Иначе говоря, экспрессионизм осмыслил себя как предел возможностей субъективности. Она словно помещена в алхимический тигель и с целью выделить из него «бессмертие» подвергнута жестокой пытке, вывернута наизнанку, препарирована, разложена на мельчайшие составные части. Это как бы крик отчаяния «я», поставившего себя перед водоразделом слуха, зрения, слова, сжавшегося до такой иероглифической плотности, что при контактах с этим «черным квадратом» очужается9, дематериализуется всё и вся. Отсюда бегство субъективности в сверхсубъективность и его измерения – астрал, космос, небытие. Тем самым важнейшая тема максималистски настроенного экспрессионизма – поединок художника с невыразимым в самом себе. Это дерзновенное разрушение художником в себе «человеческого слишком человеческого» (Ницше) ради высшего творческого свершения, встречи именно в самом себе с богом неведомым, редко когда у экспрессионистов было столь последовательным, как в ряде произведений Кафки или (поздних) Райнера Марии Рильке и Марины Цветаевой. Однако, судя по биографиям причастных к экспрессионистской культуре творцов, это не обязательно проживание в творчестве мистерии самоотрицания художника (см. роман «Доктор Фаустус»), не желающего повторять других и самоповторяться, или поиски творческой силы в оккультных учениях (штайнеровское измерение произведений Андрея Белого 1920-х годов изучено поверхностно; тамплиерская же тема экспрессионизма еще только ждет своего изучения), но также самоотождествление с проектами нового империализма и его вождя.

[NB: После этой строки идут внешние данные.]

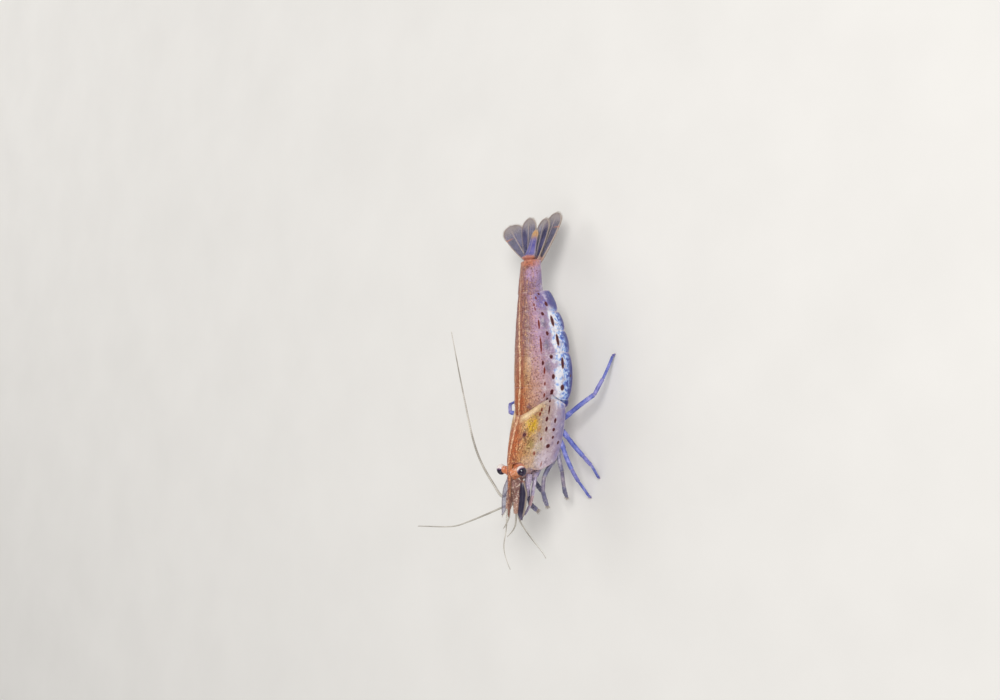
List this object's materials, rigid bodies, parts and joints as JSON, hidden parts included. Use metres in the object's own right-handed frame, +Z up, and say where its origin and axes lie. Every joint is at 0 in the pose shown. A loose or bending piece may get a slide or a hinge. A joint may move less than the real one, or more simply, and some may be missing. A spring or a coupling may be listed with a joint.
{
  "type": "aquarium shrimp",
  "caption": "Slender translucent freshwater shrimp with dotted flanks, a saw-edged beak, long feelers and a spread tail fan, standing on its walking legs.",
  "frame": {"origin": "centre of the bounding box at floor level, under the animal", "axes": "-X the way the head points, -Y the animal's left side, +Z up from the floor"},
  "size_m": [0.0538, 0.0256, 0.0149],
  "materials": {
    "shell": "clear amber cuticle over pinkish flesh, dotted maroon on the flanks",
    "fin": "thin clear cuticle, dusky violet blue with cream ribs",
    "limb": "clear cuticle over pale violet flesh",
    "feeler": "fine ringed cream cuticle",
    "cornea": "polished dark eye with fine facets",
    "underside": "soft pale membrane"
  },
  "bodies": {
    "root": {"antenna_left": "limb", "antenna_right": "limb", "antennule_left": "limb", "antennule_right": "limb", "carapace": "shell", "endopod_left": "fin", "endopod_right": "fin", "exopod_left": "fin", "exopod_right": "fin", "eye_left": "cornea", "eye_right": "cornea", "eyestalk_left": "limb", "eyestalk_right": "limb", "feeler_inner_left": "feeler", "feeler_inner_right": "feeler", "feeler_outer_left": "feeler", "feeler_outer_right": "feeler", "flagellum_left": "feeler", "flagellum_right": "feeler", "head": "underside", "jaw_leg_left": "limb", "jaw_leg_right": "limb", "leg_1_left": "limb", "leg_1_right": "limb", "leg_2_left": "limb", "leg_2_right": "limb", "leg_3_left": "limb", "leg_3_right": "limb", "leg_4_left": "limb", "leg_4_right": "limb", "leg_5_left": "limb", "leg_5_right": "limb", "pleon_1": "shell", "pleon_2": "shell", "pleon_3": "shell", "pleon_4": "shell", "pleon_5": "shell", "pleon_6": "shell", "pleopod_1_left": "limb", "pleopod_1_right": "limb", "pleopod_2_left": "limb", "pleopod_2_right": "limb", "pleopod_3_left": "limb", "pleopod_3_right": "limb", "pleopod_4_left": "limb", "pleopod_4_right": "limb", "pleopod_5_left": "limb", "pleopod_5_right": "limb", "rostrum": "shell", "scale_left": "fin", "scale_right": "fin", "telson": "fin", "thorax": "underside"}
  },
  "joints": []
}
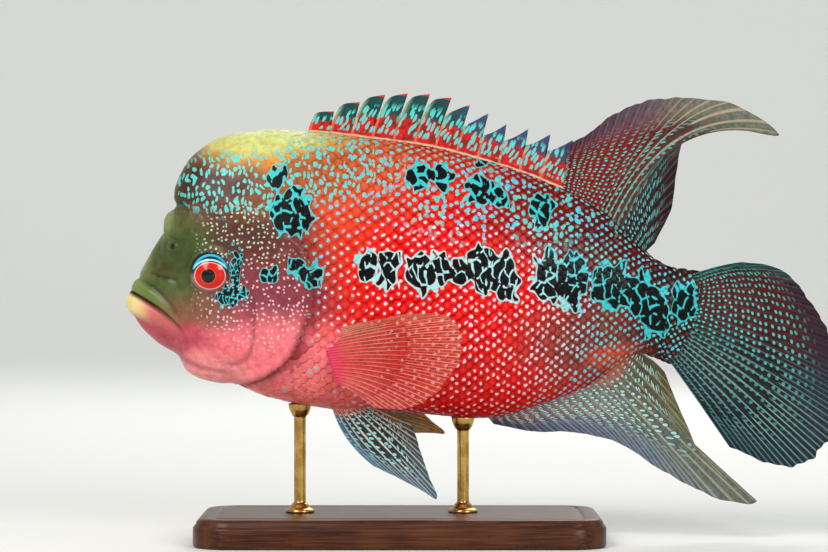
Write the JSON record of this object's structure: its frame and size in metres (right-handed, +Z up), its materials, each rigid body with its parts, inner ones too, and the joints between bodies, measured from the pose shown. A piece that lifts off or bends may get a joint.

Характерны в этом плане поворот Паунда, Мейерхольда, Лукача (по-разному соприкоснувшихся с экспрессионизмом; у Паунда это соприкосновение шло через вортицизм Уиндема Льюиса и скульптуру Годье-Бжески), у Брехта от идеализма и индивидуализма к принятию революций и диктатур, а также расцвет в рамках экспрессионизма агитационно-публицистического начала, с полотна или подмостков сцены перенесенного на площади, арены стадионов, киноэкран, в радиоэфир. Но жажда приобщения к «вселенским», как казалось тогда, возможностям творчества, которые на первых порах даровали своим попутчикам революции, не продлили жизнь экспрессионизма. Для тоталитарных режимов, которые в период своего вызревания в 1920-е годы жаловали экспрессионистов, подпитывались их энергией (и были ими, в каком-то смысле, вызваны к жизни!), но затем сочли чуждыми себе идейно, расово, экспрессионизм – крайняя степень декаденства (так стала возможна выставка 1937 года «Дегенеративное искусство», где были обильно представлены именно экспрессионисты). С дальнейшей невостребованностью себя в условиях подчинения индивидуального всему безличному, политически ангажированному, а также нормативному (в варианте «социалистического реализма», голливудского кино или иных воплощений «большого стиля»), вынуждены были согласиться и сами инициаторы «распада атома». Катаклизмы Второй мировой войны только усилили это настроение: «…бессмыслица искусства вся, насквозь, видна» («В тишине вздохнула жаба» Георгия Иванова, 1949) – Возвращение домой из эмиграции Дёблина или Манна, по сути, не изменило данную ситуацию, хотя в Германии периодически и возникали произведения («Город за рекой» Казака, «Жестяной барабан» Грасса), позволявшие вспомнить веймарские времена, а Брехт на подмостках «Дёйчес театер» воспроизвел опыт театрального экспрессионизма в рамках идеологии ГДР. Особо стоит упомянуть страны Центральной и Южной Америки, где те или иные отзвуки экспрессионизма (уже не именовавшегося таким образом) долгое время отвечали запросам на революционарность, строительство нового мира, причудливое сплетение в творчестве реального, природного, магического, политического, христианского, фантастического.
Итак, возникнув в Германии поначалу как нечто локальное, экспрессионизм в течение всего лишь десятилетия распространил себя на все виды творчества, перешагнул национальные границы и сделался властным общезападным обозначением как «сумерек человечества»10, так и тех возможностей творчества, которые востребованы в условиях острейшего цивилизационного кризиса и неотъемлемого от него кризиса художественного языка, художественной коммуникации.
Восприняв экспрессионизм именно в этом виде, мы вынуждены констатировать, что обычное представление о культуре рубежа веков несколько однопланово. В силу определенных стереотипов восприятия гуманитарии привыкли выделять главнейшее в ней прежде всего через подразумеваемую франкоцентричность эпохи. «Экспрессионизм был пестр, противоречив, неадекватен. Он не имел той общности бытия, что фовизм, кубизм и футуризм. <…> О нем можно говорить бесконечно, и крайне трудно выбрать самое основное», – характерно (и, по нашему мнению, неточно) пишет один из исследователей11, как бы вытесняя немецкий материал в область колоритных частностей, чего-то провинциального.